Today there are so many celebrities, and so many celebrity reporters to interview them, and so many celebrity magazines to run the stories that the only people who spend three months with a rock band are documentarians, often hired by the musicians themselves (which is a whole other story). Most celebrity interviews, however, are an assembly line—15 minutes on the phone, ask the same questions, receive the same answers. Television journalists who have achieved their own fame—Barbara Walters, Diane Sawyer, Jules Asner (gag)—have the luxury of time, but their interviews are little more than staged press releases. The only exception I know is Terry Gross of NPR’s Fresh Air, a woman of devastating intellect and curiosity, who rarely fails to draw out the best in her guests. Unless that guest happens to be Gene Simmons. For me, every Terry Gross interview is instructive, but none more so than last year’s debacle with the lascivious KISS bassist, who insulted NPR, taunted the unflappable Gross about her bookishness, and made persistent and tasteless come-ons.

an excerpt:

Simmons: If you’re going to welcome me with open arms, you’ll have to welcome me with open legs.

Gross: That’s really an obnoxious thing to say.

I listened to it with heart thudding, because I had never heard an interview veer so dangerously off-track. Well, any interview besides my own. My own dirty secret, the thing I never mentioned at cocktail parties, was how shitty my own interviews went. I was too nervous, too eager to please, a hack. Terry Gross knows Rule #3 very well: A good interviewer is a good listener. But how could I possibly hear anything when I had the volume cranked on my own self-doubt? Interviews were like a quarter-hour spent asking someone on a date.

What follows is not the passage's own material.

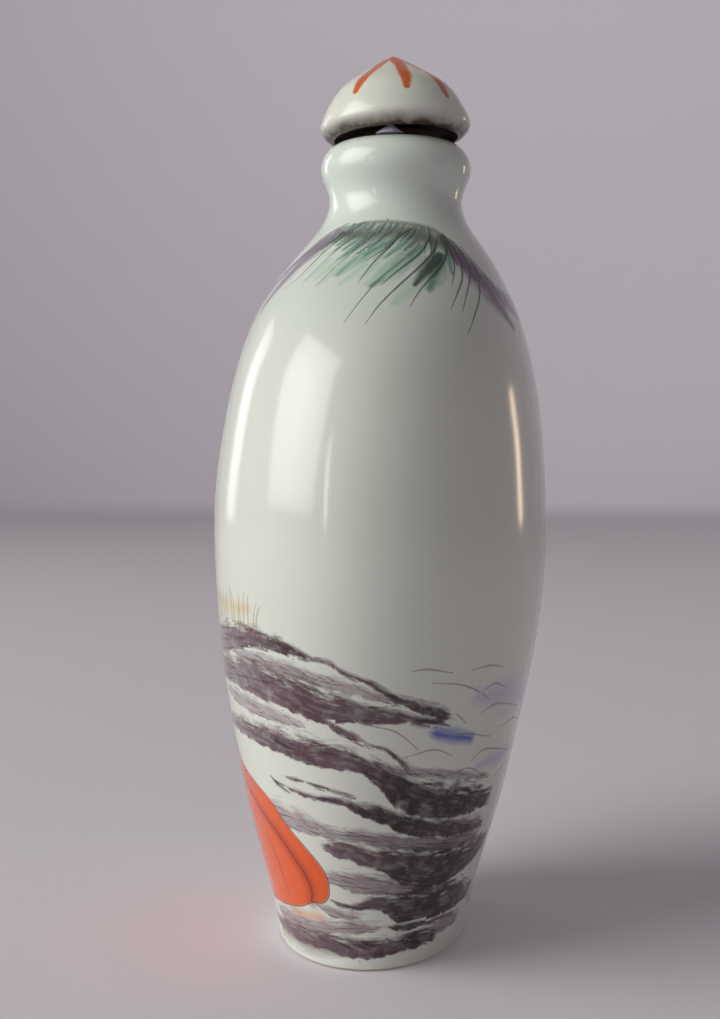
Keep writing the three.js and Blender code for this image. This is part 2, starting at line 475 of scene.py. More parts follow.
# The rocks, from the left face round the narrow edge to the right one: turn, height, half height, darkness.
rocks = {
    "ridge": [
        (-150, 22, 0.3, 0.4), (-120, 24.4, 0.9, 0.5), (-92, 25.6, 1.3, 0.6), (-66, 26.3, 1.5, 0.35),
        (-45, 27.3, 1.15, 0.6), (-34, 27.4, 0.95, 0.7), (-24, 27, 0.7, 0.8), (-18, 26.6, 0.45, 0.85),
        (-13, 26.3, 0.25, 0.5), (-8, 26.1, 0.28, 0.45), (-4, 25.5, 0.28, 0.5), (3, 24.8, 0.26, 0.7),
        (9, 24.1, 0.35, 0.75), (15, 23.2, 0.5, 0.75), (22, 22.6, 0.6, 0.8), (28, 22.1, 0.6, 0.85),
        (35, 21.4, 0.35, 0.8),
    ],
    "third": [
        (-78, 19, 0.4, 0.2), (-59, 19.5, 0.8, 0.4), (-40, 19.6, 1.1, 0.6), (-27, 19.3, 1.2, 0.75),
        (-17, 19, 1.35, 0.8), (-8, 18.8, 1.3, 0.75), (0, 18.5, 1.1, 0.7), (8, 17.7, 0.95, 0.85),
        (15, 16.6, 1.3, 0.9), (22, 15.5, 1.65, 1), (32, 14.8, 1.8, 1), (43, 14.3, 1.6, 1),
        (54, 13.8, 1.3, 1), (65, 13.4, 0.7, 0.9),
    ],
    "fifth": [
        (-16, 11.3, 0.2, 0.55), (-9, 11, 0.9, 0.7), (-1, 10.9, 1.15, 0.7), (9, 10.3, 1.2, 0.8),
        (19, 9.8, 1.6, 0.95), (28, 9.2, 2.1, 1), (38, 8.8, 2.2, 1), (50, 8.7, 1.95, 0.95),
        (64, 8.9, 1.4, 0.9), (76, 9.3, 0.6, 0.7),
    ],
    "foot": [
        (-150, 2.4, 0.3, 0.3), (-110, 2.4, 0.7, 0.5), (-70, 2.2, 0.5, 0.4), (-47, 2.3, 0.8, 0.6),
        (-28, 2.5, 1, 0.65), (-13, 2.4, 1.05, 0.7), (0, 2.1, 1.1, 0.75), (13, 2.1, 1, 0.8),
        (26, 2.4, 1, 0.95), (37, 2.4, 1, 0.95), (48, 2.1, 0.5, 0.85),
    ],
    "second": [
        (-135, 20, 0.4, 0.3), (-105, 22.6, 1.1, 0.45), (-78, 23.6, 1.3, 0.45), (-59, 24.1, 1.3, 0.45),
        (-46, 24.4, 1.7, 0.5), (-36, 24.2, 1.8, 0.6), (-25, 23.8, 1.7, 0.65), (-18, 23.4, 1.8, 0.8),
        (-12, 22.9, 1.7, 0.8), (-5, 22.6, 1.35, 0.75), (2, 22.3, 1, 0.75), (9, 22, 0.8, 0.75),
        (16, 21.8, 0.6, 0.8), (24, 21.4, 0.45, 0.85), (34, 21, 0.25, 0.8),
    ],
    "secondTail": [
        (-15, 22.6, 0.4, 0.8), (-10, 21.6, 0.42, 0.75), (-5, 20.9, 0.42, 0.6), (0, 20.4, 0.5, 0.45),
        (4, 19.8, 0.25, 0.6), (11, 19.3, 0.2, 0.6), (16, 18.5, 0.4, 0.8), (21, 17.4, 0.35, 0.85),
    ],
    "fourth": [
        (-36, 16.1, 0.12, 0.75), (-28, 15.6, 0.2, 0.7), (-19, 15.3, 0.35, 0.7), (-11, 15.1, 0.35, 0.8),
        (-4, 15, 0.4, 0.8), (2, 14.5, 0.6, 0.9), (9, 14.1, 0.8, 0.95), (16, 13.5, 0.9, 1),
        (24, 12.9, 1.1, 1), (34, 12.3, 1.05, 0.95), (47, 11.6, 0.7, 0.9), (64, 11, 0.4, 0.8),
    ],
    "fourthHair": [
        (-30, 16.5, 0.08, 0.7), (-18, 16.3, 0.13, 0.7), (-9, 16, 0.15, 0.75), (2, 15.4, 0.12, 0.7),
    ],
    "sixth": [
        (-12, 6.2, 0.1, 0.8), (-2, 5.8, 0.35, 0.65), (8, 6.1, 0.75, 0.7), (17, 6, 1.2, 0.9),
        (26, 5.7, 2.05, 1), (37, 5.6, 2, 1), (49, 5.5, 1.85, 0.95), (62, 5.1, 1.4, 0.85),
        (76, 4.6, 0.5, 0.6),
    ],
    "sixthLow": [(14, 3.9, 0.2, 0.8), (26, 3.7, 0.5, 0.95), (38, 3.6, 0.4, 0.9), (60, 3.4, 0.15, 0.6)],
}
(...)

The key seemed to be accepting celebrities as human beings, but that acceptance was a direct violation of the strongly held fiction that got me here in the first place, what prompted me to lie to my friend Laura in seventh grade and perform a bizarre comedy of a cover-up, what drew me to this blasted career. Celebrities are better than us. Celebrities are special. To touch them is to make your dull life sparkle, if only for a moment. And when a celebrity interview goes well, I feel unstoppable. Crowe, Sedaris—they’re extraordinary artists and human beings. But I would rather take a staple gun to my forehead than suffer Gene Simmons.

Lately I’ve been thinking I don’t have the stomach for this. I’m tired of getting my hopes in a tangle over another interview that failed to live up to my expectations. I’ve been thinking that I should leave celebrities where they belong—in my imagination—where they can stay vague and perfect. I never have to be threatened by the reality of them, by the reality of me. I never have to admit that any of us is human.

But what can I say? I’m weak. The newspaper called me. ‘Want a phoner with John Cusack?’

Oh, man. Wait till I tell everyone about this. John Cusack! We’re gonna be best friends.